Free Press
ACT’s regular bulletin
Conference this Sunday
If you haven’t registered for a bumper ACT conference this weekend, please do so as soon as possible. You can view the
program and register online here.
Where was Devoy?
There has been lots of ink spilled over two Canadian speakers who wanted to speak in Auckland this past week. We won’t
spill any more here, but Free Press has noticed one glaring absence: Where, o where, was Race Relations Commissioner
Susan Devoy? Normally she would be boots ‘n’ all making a fool of herself with sanctimonious statements but thankfully
she retired before this latest round of public debate. Nobody noticed, so let’s save our taxes and scrap the position of
Race Relations Commissioner.
A Battle for Reason
ACT worries teenagers may not immediately grasp everything Western civilisation has discovered over two thousand years,
so we think teachers should teach them. Sadly that is not the reality under NCEA, where all knowledge is equally valid.

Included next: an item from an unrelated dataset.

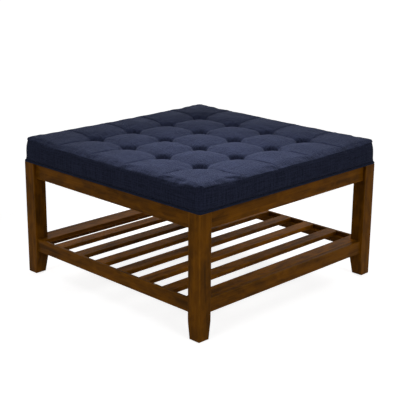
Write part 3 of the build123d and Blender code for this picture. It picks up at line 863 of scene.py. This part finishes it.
leave_plain("cushion_board", "x")
dress("cover_staples", zinc_plating)
dress("twine_washers", zinc_plating)
waxed_twine = speckled("waxed_twine", shade(196, 184, 158), shade(168, 154, 126), roughness=0.6)
dress("tuft_twines", waxed_twine)

dust_low, dust_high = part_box("dust_cover")
dust_cells = 60
dust_sag, sag_power = 0.004, 2.5
dust_pucker, pucker_scale, pucker_slice, pucker_edge = 0.00025, 22, 3.0, 6
dust_half = dust_high.x
dust_line = np.linspace(-dust_half, dust_half, dust_cells + 1)
dust_x, dust_y = (grid.ravel() for grid in np.meshgrid(dust_line, dust_line, indexing="ij"))
slack = (1 - (dust_x / dust_half) ** 2) * (1 - (dust_y / dust_half) ** 2)
ripple = np.array([
    noise.noise(Vector((x * pucker_scale, y * pucker_scale, pucker_slice)))
    for x, y in zip(dust_x, dust_y)
])
dust_z = (dust_low.z + dust_high.z) / 2 - dust_sag * slack ** sag_power
dust_z = dust_z - dust_pucker * (1 + ripple) * smooth(slack * pucker_edge)
dust_points = np.column_stack([dust_x, dust_y, dust_z])
dust_faces = grid_faces(np.arange(len(dust_points)).reshape(dust_cells + 1, dust_cells + 1))
dust_mesh = cloth_mesh("dust_sheet", dust_points, dust_faces)
dust_mesh.materials.append(speckled(
    "dust_cloth", shade(18, 18, 20), shade(34, 34, 36), roughness=0.85, scale=700.0,
    bump_size=0.0002,
))
dust_sheet = bring_in("dust_sheet", dust_mesh)
finished(dust_sheet, "SOLIDIFY", thickness=dust_high.z - dust_low.z, offset=0)
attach(dust_sheet, "root")
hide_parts("dust_cover")


# Studio. A pale floor and a white background. A gridded soft lamp behind and above lights the
# front of the top, a weak low one behind lights the shelf, and soft fills come from the left
# and the front. The camera stands where the photograph was taken from.

def seen_directly(tree):
    """1 for a ray from the camera, off a gloss or through glass, and 0 for one that lights."""
    path = put(tree, "ShaderNodeLightPath").outputs
    seen = reckon(tree, "MAXIMUM", path["Is Camera Ray"], path["Is Glossy Ray"])
    return reckon(tree, "MAXIMUM", seen, path["Is Transmission Ray"])


half_floor = 20.0
floor_grey = 0.6
floor_glow = 0.81
floor_mesh = bpy.data.meshes.new("studio_floor")
floor_corners = [(-half_floor, -half_floor, 0), (half_floor, -half_floor, 0),
                 (half_floor, half_floor, 0), (-half_floor, half_floor, 0)]
floor_mesh.from_pydata(floor_corners, [], [(0, 1, 2, 3)])
floor = bring_in("studio_floor", floor_mesh)
paper, paper_tree, paper_shader = new_material("studio_paper")
feed(paper_tree, paper_shader, {
    "Base Color": (floor_grey, floor_grey, floor_grey, 1),
    "Roughness": 1.0,
    "Specular IOR Level": 0.0,
    "Emission Color": (1, 1, 1, 1),
    "Emission Strength": reckon(paper_tree, "MULTIPLY", seen_directly(paper_tree), floor_glow),
})
floor_mesh.materials.append(paper)

world_light = 0.24
world_seen = 1.0
world = bpy.data.worlds.new("studio")
bpy.context.scene.world = world
world.use_nodes = True
world_tree = world.node_tree
world_tree.nodes.clear()
feeds = {0: seen_directly(world_tree), 2: world_light, 3: world_seen}
strength = put(world_tree, "ShaderNodeMix", feeds).outputs[0]
feeds = {"Color": (1, 1, 1, 1), "Strength": strength}
background = put(world_tree, "ShaderNodeBackground", feeds)
put(world_tree, "ShaderNodeOutputWorld", {"Surface": background.outputs[0]})


def towards(azimuth, elevation):
    """The way out from the object at an azimuth and a height, both in degrees."""
    swing, rise = radians(azimuth), radians(elevation)
    return Vector((sin(swing) * cos(rise), -cos(swing) * cos(rise), sin(rise)))


def sun(name, azimuth, elevation, strength, softness):
    """A far light, softened over an angle, that comes from an azimuth and a height in degrees."""
    light = bpy.data.lights.new(name, "SUN")
    light.energy = strength
    light.angle = radians(softness)
    lamp = bring_in(name, light)
    lamp.rotation_euler = towards(azimuth, elevation).to_track_quat("Z", "Y").to_euler()


def softbox(name, aim, azimuth, elevation, distance, size, beam, power):
    """A square soft lamp, gridded to a beam, that faces a place from an azimuth and a height."""
    light = bpy.data.lights.new(name, "AREA")
    light.energy = power
    light.shape = "SQUARE"
    light.size = size
    light.spread = radians(beam)
    lamp = bring_in(name, light)
    lamp.visible_camera = False
    lamp.visible_glossy = False
    lamp.location = Vector(aim) + towards(azimuth, elevation) * distance
    lamp.rotation_euler = towards(azimuth, elevation).to_track_quat("Z", "Y").to_euler()


softbox(
    "key", (-0.26, -0.36, crown_height), azimuth=139, elevation=52, distance=1.7, size=0.5,
    beam=48, power=4.3,
)
shelf_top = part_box("shelf_slat_1")[1].z
softbox(
    "kicker", (0, 0, shelf_top), azimuth=135, elevation=12, distance=1.4, size=0.2, beam=80,
    power=3.8,
)
sun("left_fill", azimuth=-85, elevation=30, strength=0.5, softness=20)
sun("right_fill", azimuth=-5, elevation=30, strength=0.62, softness=20)

frame_pixels = 400
focal_pixels = 1013.6
eye_azimuth = -45.2
eye_elevation = 16.82
eye_roll = radians(0.44)
eye_distance = 3.2339
look_height = 0.230
eye_right = 0.0017
eye_up = 0.0136
back = towards(eye_azimuth, eye_elevation)
level = Vector((cos(radians(eye_azimuth)), sin(radians(eye_azimuth)), 0))
upward = back.cross(level)
right = level * cos(eye_roll) + upward * sin(eye_roll)
up = upward * cos(eye_roll) - level * sin(eye_roll)
eye = Vector((0, 0, look_height)) + back * eye_distance + right * eye_right + up * eye_up
camera_data = bpy.data.cameras.new("camera")
camera_data.sensor_width = 36.0
camera_data.lens = camera_data.sensor_width * focal_pixels / frame_pixels
camera = bring_in("camera", camera_data)
camera.matrix_world = Matrix((
    (right.x, up.x, back.x, eye.x),
    (right.y, up.y, back.y, eye.y),
    (right.z, up.z, back.z, eye.z),
    (0, 0, 0, 1),
))
bpy.context.scene.camera = camera
bpy.context.scene.view_settings.view_transform = "Standard"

Few people realise you can now graduate high school without sitting a single national exam. We support the Principal’s NCEA Coalition fight for academic standards in NCEA against a Government that wants to scrap NCEA Level 1 replacing it with a ‘project’ of
the students’ choosing.
Another Reason to Come to Conference
Leading the ‘knowledge’ side of the debate is Briar Lipson. Briar says: “Between 2002 and 2004, NCEA replaced the
traditional qualifications. NCEA puts course choices from nuclear physics to nail technology into the hands of teachers,
parents and students. Then in 2007 the new New Zealand Curriculum was introduced. A high-level document, it leaves much
of the selection of curriculum content to its teachers... It is hard to imagine a system more likely to accentuate the
gap between our ‘haves’ and our ‘have nots.” You can register here to hear her full argument at our conference on
Sunday.
Why Reason Matters
You can’t have a democracy without reasoned debate. If you have NBR paywall access, this article will make you laugh or cry. Oliver Hartwich explains what it’s like to debate someone who thinks there’s no truth and
all arguments are equally valid. “My fellow discussants were luckier than me. They were not bound by any conventional
wisdom or economic logic. They could say whatever made them feel better. Or whatever they thought the audience wanted to
hear. And so one of my fellow panellists, an architect, started off with the assertion that there was a three-word
explanation for the housing crisis: ‘free market capitalism.’”
One Way of Raising Teacher Pay
There are 2,557 schools in New Zealand, where teachers at the top of the scale receive $78,000 and an average of
$62,000. Meanwhile, the Ministry of Education employs 2,632 Full Time Equivalent Staff on an average of $82,000. If we
sacked half the bureaucrats there would still be one for every two schools, and every teacher could have
three-and-a-half per cent pay rise straight away. Free Press predicts that, like the race relations commissioner, nobody
would notice. Perhaps it would be good. As one teacher recently told Free Press ‘all they do is piss us off anyway.’
Bittersweet Irony
At the same time as the Government is forcing Partnership Schools to use union contracts (was their opposition ever
about anything else?), it is facing the first teacher union strike in 24 years. It would have happened earlier but
teachers know strikes get more sympathy if they wait a few weeks after school holidays. Free Press predicts that
Partnership Schools will be immune to the strikes.
If You Didn’t Laugh You’d Cry
The Government publishes extensive statistics about how much different groups get paid by the civil service. Insomniacs
can download their own copy here. If you are into this groupology, you’ll find that the gender pay gap is about 12 per cent and shrinking. Shrinking it
is a major Government occupation. Read on and you’ll see that the Maori, Pacific, and Asian pay gaps are either the same
or larger, and growing.
Maori to Back of Bus Again
What is with the Maori Caucus in this Government? They won their own seats but will not stand up for Maori. Where is the
major campaign for Maori Pay equity? What about Pacific people’s and Asians? Where is the Minister for Ethnic Affairs in
all this? We don’t really care but it does show how silly all this identity politics is. There will always be more
identities, and the only way to avoid complaints is to pay everyone the same.
A Serious Problem
For all our complaints, we have to admit New Zealand has a pretty good public service compared with the rest of the
world. Promotion based on merit is a cornerstone of our public service, but it is now being put at risk as managers have
to factor in promotion based on identity too.